We often hear comments that one regulator is good and another one is not so good, or for the same regulator, one says it is good and another one says it is bad. I think for a given well designed regulator, it is always good by itself, it is the interaction of the regulator with the load that determines if the regulator can perform well or badly.

From the output of the regulator to the circuit board, there are wire inductance and resistance. The circuit has parasitic capacitance. The LCR forms a resonant circuit.

I found with my opa627 buffer, there is input capacitance that causes resonance. I use a 2.2uF film capacitor in series to 1R resistor as local bypass / damping circuit and this completely kills the resonance.
 
Its about the performance things discussed in this thread.

The cascode tail increases the psrr of the ccs. Vbe ref for no Rset hassle with LEDs. Cascoding brings it up to par.
The resistor comes handy for an adjustable output.
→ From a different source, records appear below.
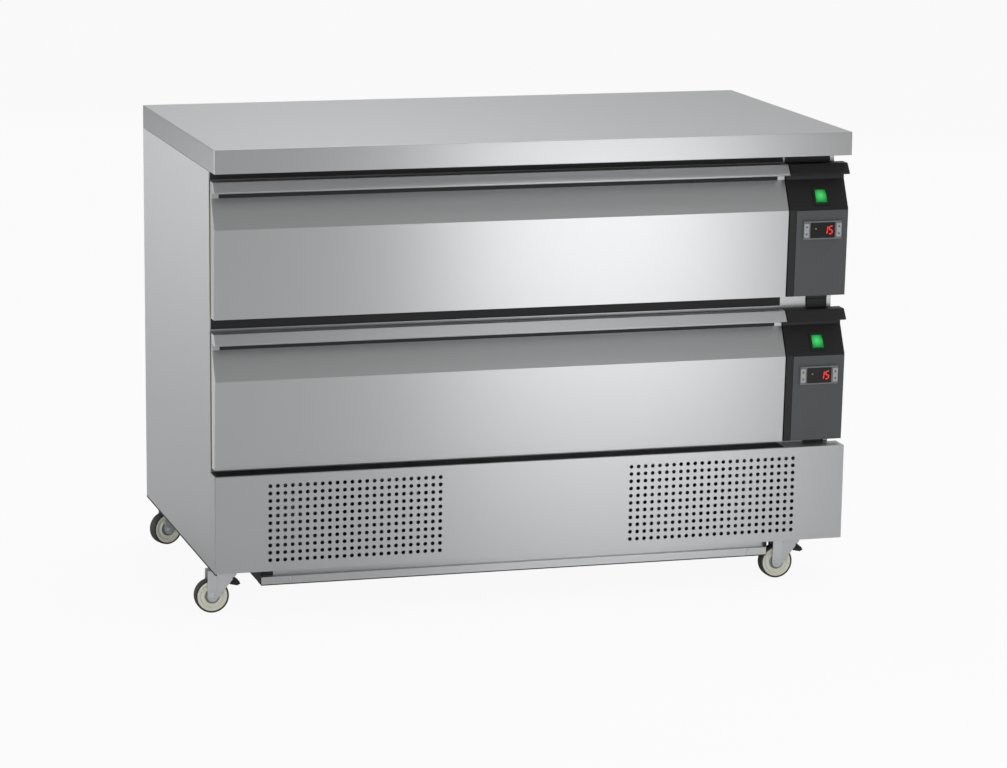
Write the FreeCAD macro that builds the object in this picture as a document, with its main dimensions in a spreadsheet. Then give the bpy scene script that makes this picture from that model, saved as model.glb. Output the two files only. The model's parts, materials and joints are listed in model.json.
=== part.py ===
"""Refrigerated counter with two full-width drawers, on four swivel casters. Millimetres, +Z up.

X runs along the front from left to right, Y from the front to the back, Z up from the floor.
The origin is on the floor, in the middle of the whole outline.
"""
import FreeCAD, Part
import os
import Sketcher

os.makedirs("parts", exist_ok=True)
doc = FreeCAD.newDocument("DrawerCounter")
Vector = FreeCAD.Vector

# Driving dimensions, one cell each
DIMENSIONS = {
    "counter_width": 1245, "counter_depth": 700, "counter_height": 885,
    "worktop_edge": 45, "worktop_sheet": 2, "worktop_lip": 20, "core_board": 18,
    "panel_sheet": 1.5, "side_clearance": 1, "right_inset": 17, "body_setback": 50,
    "caster_height": 86, "plinth_height": 186, "plinth_setback": 3, "plinth_lean": 5, "plinth_flange": 45,
    "control_width": 119, "control_gap": 2, "gap_below": 10, "gap_above": 17,
    "crease_setback": 9, "face_undercut": 9, "recess_depth": 28, "slope_rise": 56, "recess_rise": 11.5,
    "lip_rise": 20.5, "lip_setback": 5, "lip_slant": 14, "lip_wall": 3, "end_cap": 10,
    "lining_sheet": 6, "lining_margin": 8, "plug_depth": 14, "plug_margin": 8,
    "gasket_width": 14, "gasket_margin": 6, "gasket_squeeze": 0.3, "touch_gap": 0.1,
    "seal_land": 58.5, "divider": 7, "frame_sheet": 2, "frame_rise": 60, "frame_length": 560,
    "opening_head": 34, "opening_margin": 35, "liner_sheet": 2, "cavity_depth": 590, "duct_width": 74,
    "duct_sheet": 1.5, "runner_drop": 44, "runner_width": 13.5, "runner_height": 46, "runner_sheet": 1.5,
    "runner_gap": 0.6, "runner_length": 560, "front_sheet": 2, "body_overlap": 52,
    "hole_pitch": 14.3, "hole_side": 6.6, "hole_columns": 24, "hole_rows": 11, "field_margin": 101,
    "plate_inset": 14, "plate_sheet": 1.8, "housing_wall": 3, "housing_back": 4,
    "controller_width": 78, "controller_rise": 36, "controller_face": 5, "controller_drop": 39,
    "controller_depth": 26, "cutout_margin": 4, "key_width": 10, "key_rise": 27, "key_gap": 0.4,
    "window_width": 50, "window_rise": 30, "switch_width": 32, "switch_rise": 38, "switch_flange": 2,
    "switch_neck": 2, "rocker_width": 22, "rocker_rise": 27, "rocker_gap": 0.5, "neck_depth": 12,
    "wheel_diameter": 65, "wheel_width": 20, "tread_round": 3, "axle_diameter": 8, "running_gap": 0.05,
    "caster_trail": 24, "front_inset": 27, "rear_inset": 48, "right_caster_inset": 91, "caster_setback": 65,
    "caster_plate": 52, "caster_sheet": 3, "crown_diameter": 46, "crown_sheet": 4, "kingpin": 12,
    "fork_sheet": 2.5, "fork_gap": 1.5, "race_gap": 0.4,
    "tray_left": 88, "tray_right": 153, "tray_setback": 12, "tray_depth": 420, "tray_rise": 14,
    "tray_drop": 10, "coil_rise": 150, "coil_depth": 24, "fin_pitch": 16, "fin_slot": 12,
    "evaporator_length": 300, "evaporator_rise": 110, "evaporator_setback": 250, "fan_setback": 160,
    "fan_level": 62, "pipe_level": 60, "compressor_setback": 345, "pipe_clearance": 14,
    "condenser_fan": 150, "evaporator_fan": 110, "blade_count": 5, "motor_diameter": 56, "motor_length": 40,
    "compressor_diameter": 150, "compressor_rise": 140, "pipe_diameter": 8, "slot_width": 6, "slot_rise": 90,
    "slot_pitch": 22, "slot_count": 14, "gland_diameter": 24,
}
sheet = doc.addObject("Spreadsheet::Sheet", "Sizes")
for row, (name, number) in enumerate(DIMENSIONS.items(), 1):
    sheet.set(f"A{row}", name)
    sheet.set(f"B{row}", str(number))
    sheet.setAlias(f"B{row}", name)
doc.recompute()


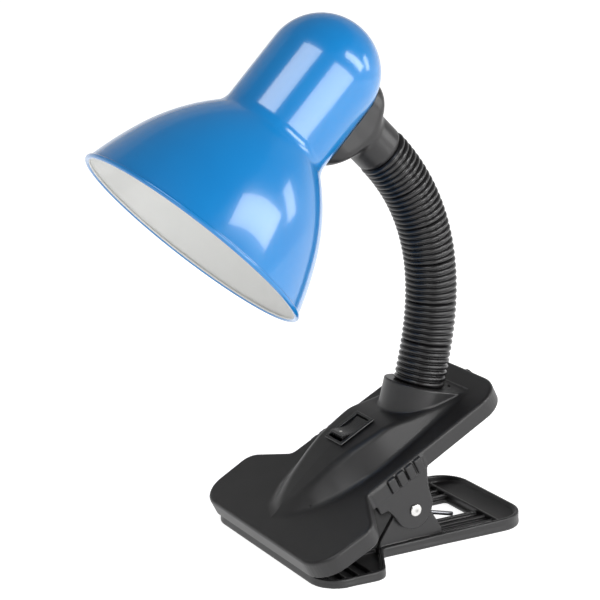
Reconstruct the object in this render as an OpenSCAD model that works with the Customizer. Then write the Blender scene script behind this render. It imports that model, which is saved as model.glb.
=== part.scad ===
// Clip-on reading lamp: a spun steel shade on a gooseneck, carried by a sprung two-jaw clip.
// +X runs from the jaw mouth to the handles, +Z is up, and the lower jaw rests on Z = 0.
// The origin lies on the rest plane, straight below the pivot pin. Lengths are in millimetres.

/* [Clip] */
// Height of the pivot pin's axis above the rest plane
pivot_h = 21; // [20:0.5:23]
// Tilt of the closed upper jaw from the horizontal, in degrees
jaw_tilt = 27.7; // [27:0.1:29]
// Distance from the pin's axis to the top face of the upper jaw's plate
plate_h = 24; // [23.5:0.1:24.5]
// Distance from the pin to the upper jaw's front edge
mouth_reach = 64; // [62:1:65]
// Distance from the pin to the upper jaw's rear edge
handle_reach = 69.5; // [66:0.5:74]
// Half width of the mouth paddle
paddle_half = 57.5; // [52:0.5:60]
// Half width across the ears and the handle
handle_half = 34.5; // [33.5:0.5:36]
// Thickness of the moulded plates
plate_t = 2.5; // [2:0.1:3]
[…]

Its low noise enough but leds are better, and stiffer for drift btw.
The RC feedback is a compensation to keep oscillations away.
The buffer helps open up Zo performance in frequency.
Rsensing is a good practise not to throw the better performance measures out of the window.

About subjective merits, I hand it over to the testers.
Thanks for the explanations.
Just what I was looking for.

The engineering of this is very high level.
Hats off to you.

Doug
 
That is nice. Can I export the component and import it into the general component library so that all my new files can use it? If so, have you got a resistor with 2 x 2.54mm handy?

Regards,
Bill

Bill,

Open the file I sent, with the arrow pointer tool (top one lefthand side) select the symbol, from the list across the top of the screen (File, Edit, View, Component, etc.) select Component/Save custom component... Now it will be in your library. Then when you go to place a component and go to the pull down list, you'll see it in the first group - custom components.

So, you know, I made it in about half a minute, it took longer to zip and send than to make. I don't have a 2 x 2.54 resistor, but, you should try making one.

Start by placing a through hole pad of the desired size. Then under View/Set Origin with mouse, place the Origin at the center of the pad, (it helps if you zoom in). Now place a second pad at the appropriate distance from the first pad, because you moved the Origin and the first pad is at 0,0, the X, Y readout at the bottom lower left will show you where where the second pad is relative to the first without having to do any math. Now select the first pad with the arrow tool by double clicking on it. Make it pin no. 1, select the second pad, make it pin no.2. These pin numbers correspond to the numbers on the schematics, so, for more complex parts, you need to look at the data sheet and make sure your pin numbering is consistent. Then select the the line tool, pic the yellow line, and draw the outline of the resistor. After drawing, with the arrow tool select the whole thing. Then select Component/Group to make PCB component, then do the Component/Save custom component... give it a name and it's in your library.